Rozpoczęłam czytanie i …
King charakterystycznie dla swojego stylu pisze długie
wprowadzenie do powieści, dokładnie przedstawia postacie i wydarzenia.
Wykorzystuje dużo opisów. Styl powieści nie należy do lekkich. Czyta się ją
raczej dość ociężale.
Książka skupia się na dużej ilości bohaterów, ale nie tylko
na ich czynach, ale i psychice. Bieg wydarzeń jest bardzo powolny. Chociaż
podczas czytania odczuwa się zagadkowość, to King zbyt długo rozciąga wydarzenia. Nawet
najmniejsze zaciekawienie z czasem przestaje mieć znaczenie. Czytelnik w pewnym
momencie czuje się zmęczony lekturą. Porusza także tematy religijne i walkę
pomiędzy dwoma kościołami, ciekawość ludzi i fałsz jaki w sobie noszą.
Nie mogę powiedzieć, że temat jest oklepany. King tworząc powieść miał dobry pomysł, jednak jak
dla mnie, za bardzo przedobrzył i przeciągnął i nim dojdzie się do naprawdę
ciekawych rzeczy, zniechęca się do dalszego czytania.
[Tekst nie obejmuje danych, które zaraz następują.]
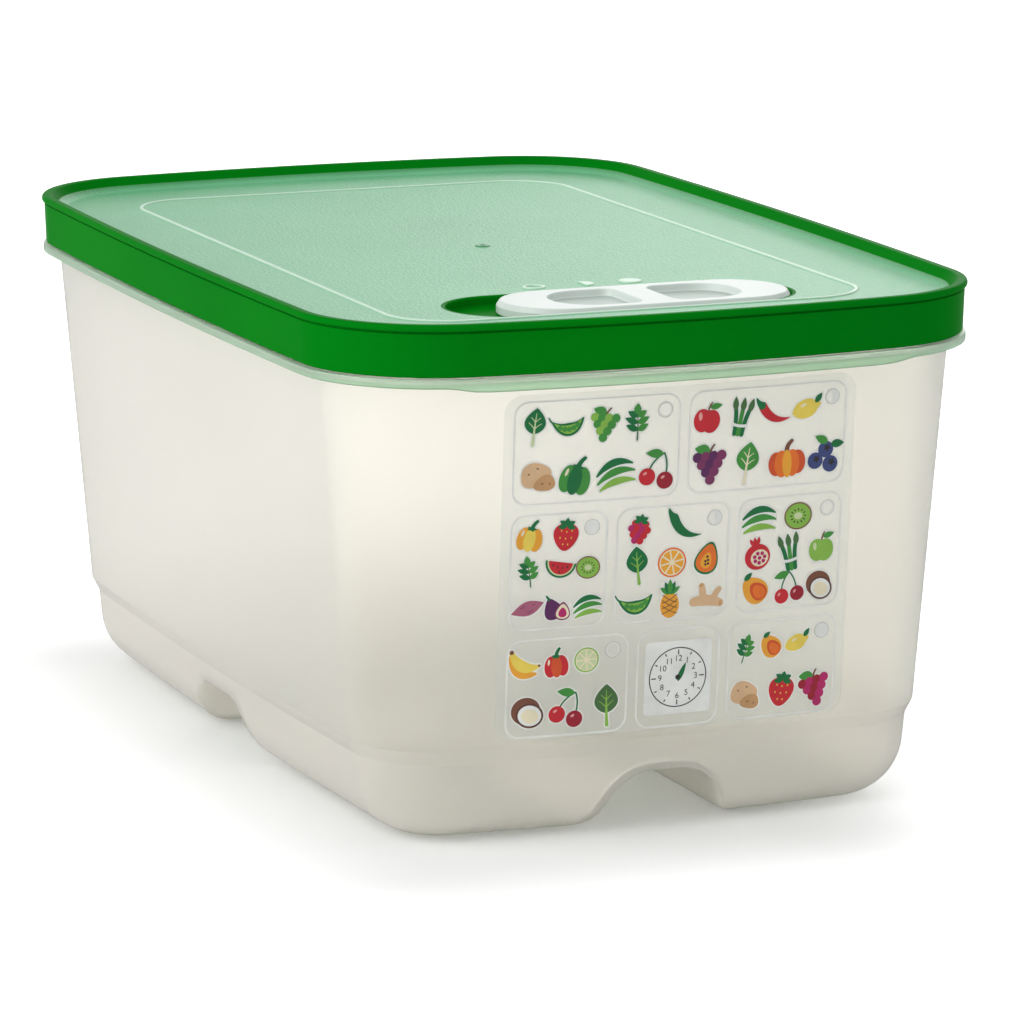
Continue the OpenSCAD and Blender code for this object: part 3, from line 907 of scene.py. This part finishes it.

Gdy zabierałam się za czytanie książki, byłam nastawiona
bardzo pozytywnie, jednak z czasem nie miałam siły jej dokończyć. Bardzo długo
trwało mim dobrnęłam do ostatniej strony, jak by tego było mało, wydawnictwo udostępniło powieść w bardzo małym formacie i drobnym druku. Przynajmniej ja na takie trafiłam.
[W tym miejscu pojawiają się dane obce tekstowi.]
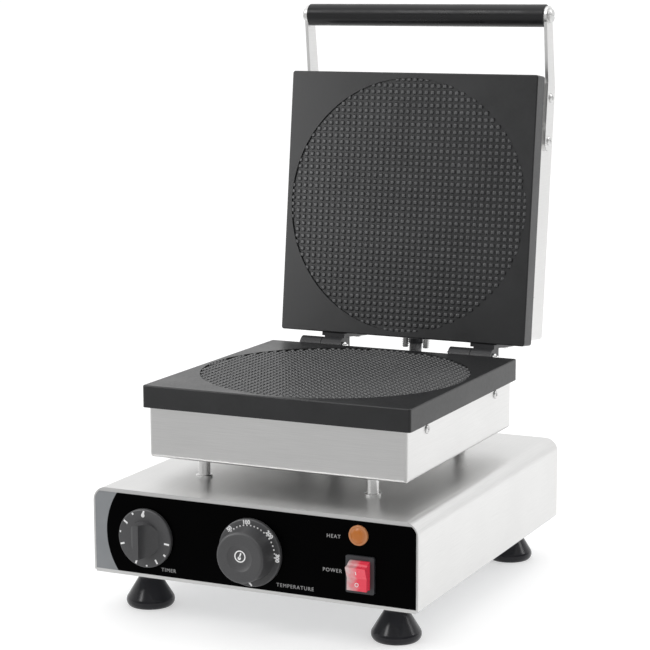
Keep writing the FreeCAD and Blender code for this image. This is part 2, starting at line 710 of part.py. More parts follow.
def switch_housing():
    x, _, z = rocker_pivot()
    rim = box((x - BEZEL[0] / 2, x + BEZEL[0] / 2), (OVERLAY_FACE - BEZEL_T, OVERLAY_FACE),
              (z - BEZEL[1] / 2, z + BEZEL[1] / 2))
    rim = rounded(rim, BEZEL_R, lambda e: runs_along(e, Y_AXIS))
    body = box((x - SWITCH_BODY[0] / 2, x + SWITCH_BODY[0] / 2), (OVERLAY_FACE, SWITCH_DEPTH),
               (z - SWITCH_BODY[1] / 2, z + SWITCH_BODY[1] / 2))
    tabs = [box((x + sx * 5 - TAB[2] / 2, x + sx * 5 + TAB[2] / 2),
                (SWITCH_DEPTH, SWITCH_DEPTH + TAB[1]),
                (z + sz * 7 - TAB[0] / 2, z + sz * 7 + TAB[0] / 2))
            for sx in (-1, 1) for sz in (-1, 1)]
    wide = PADDLE_HALF_W + PADDLE_CLEARANCE
    tall = PADDLE_R + PADDLE_CLEARANCE
    pocket = box((x - wide, x + wide), (-20, 9), (z - tall, z + tall))
    pins = rod(TRUNNION_R + SHAFT_CLEARANCE, (x - wide - 0.8, -PADDLE_PIVOT, z), X_AXIS,
               2 * wide + 1.6)
    return less(joined([rim, body] + tabs), pocket, pins)


def power_rocker():
    """A paddle with two sloping faces and a trunnion each side, tilted to its upper stop."""
    x, pivot_y, z = rocker_pivot()
    end = PADDLE_R * 0.985
    rise = end * math.tan(math.radians(PADDLE_FACET))
    front = -PADDLE_FACE
    profile = outline((0, front, 0), (0, front - rise, end), (0, 1.0, PADDLE_R),
                      (0, 5.0, 7.0), (0, 5.0, -7.0), (0, 1.0, -PADDLE_R),
                      (0, front - rise, -end))
    paddle = profile.extrude(V(2 * PADDLE_HALF_W, 0, 0))
    paddle.translate(V(x - PADDLE_HALF_W, 0, z))
    ends = rod(PADDLE_R, (x - PADDLE_HALF_W, pivot_y, z), X_AXIS, 2 * PADDLE_HALF_W)
    paddle = paddle.common(ends.fuse(box((x - 20, x + 20), (-20, 20), (z - 10, z + 10))))
    pins = rod(TRUNNION_R, (x - PADDLE_HALF_W - 0.9, pivot_y, z), X_AXIS,
               2 * PADDLE_HALF_W + 1.8)
    whole = joined([paddle, pins])
    whole.rotate(V(x, pivot_y, z), X_AXIS, PADDLE_TILT)
    return whole


# Supply
def supply_gland():
    """The supply cord's gland through the rear panel, with its nut inside."""
    at = on_front(GLAND_AT, 0)
    start = BASE_D
    across, thick = GLAND_HEX
    thread_r, thread_l = GLAND_THREAD
    dome_r, dome_l = GLAND_DOME
    section = outline((GLAND_BORE_R, 0, 0), (dome_r, 0, 0), (dome_r, dome_l - 7, 0),
                      ((dome_r - 1.2, dome_l - 3, 0), (GLAND_BORE_R + 1.6, dome_l, 0)),
                      (GLAND_BORE_R, dome_l, 0))
    dome = turned(section, Y_AXIS, (at[0], start + thick, at[2]))
    flange = hexagon(across, (at[0], start, at[2]), Y_AXIS, thick)
    thread = rod(thread_r, (at[0], start - thread_l, at[2]), Y_AXIS, thread_l)
    bore = rod(GLAND_BORE_R, (at[0], start - thread_l - 1, at[2]), Y_AXIS,
               thread_l + thick + dome_l + 2)
    nut = hexagon(across, (at[0], start - SHEET - thick, at[2]), Y_AXIS, thick)
    body = less(joined([dome, flange, thread]), bore)
    return group([body, less(nut, thread)])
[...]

Jest mi ciężko napisać coś bardziej konkretnego, gdyż po
powieści spodziewałam się czegoś innego. Przeczytałam wiele pozytywnych opinii
na jej temat, ale nie wiem czy były pisane ze wyglądu na dobrą renomę pisarza,
gdyż ja mam całkiem odmienne zdanie. Chociaż piszę to z ciężkim sercem, nie
jest to dobra powieść tego pisarza, a przeczytałam już kilka jego książek i na
ogół mam dobre zdanie. Niestety tym razem książki nie polecam.